> TASK
Would you print the material exactly, starting at its first line and ending at the line holding "stands on Z = 0."?

> DATA PROVIDED
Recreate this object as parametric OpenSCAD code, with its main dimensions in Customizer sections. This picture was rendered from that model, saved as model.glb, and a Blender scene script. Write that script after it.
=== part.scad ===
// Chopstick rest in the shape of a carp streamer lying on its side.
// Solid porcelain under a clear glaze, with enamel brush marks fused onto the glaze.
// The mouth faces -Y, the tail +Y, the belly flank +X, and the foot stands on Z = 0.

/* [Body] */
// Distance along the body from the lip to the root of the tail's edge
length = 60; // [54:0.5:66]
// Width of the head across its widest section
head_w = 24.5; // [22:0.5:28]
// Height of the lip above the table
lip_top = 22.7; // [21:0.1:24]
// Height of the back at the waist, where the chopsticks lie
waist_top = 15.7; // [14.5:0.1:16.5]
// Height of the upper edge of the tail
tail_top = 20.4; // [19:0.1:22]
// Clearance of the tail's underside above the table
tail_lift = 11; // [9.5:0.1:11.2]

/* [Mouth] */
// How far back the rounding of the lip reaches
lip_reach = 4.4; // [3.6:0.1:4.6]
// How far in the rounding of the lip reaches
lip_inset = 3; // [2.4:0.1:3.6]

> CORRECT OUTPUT
Recreate this object as parametric OpenSCAD code, with its main dimensions in Customizer sections. This picture was rendered from that model, saved as model.glb, and a Blender scene script. Write that script after it.
=== part.scad ===
// Chopstick rest in the shape of a carp streamer lying on its side.
// Solid porcelain under a clear glaze, with enamel brush marks fused onto the glaze.
// The mouth faces -Y, the tail +Y, the belly flank +X, and the foot stands on Z = 0.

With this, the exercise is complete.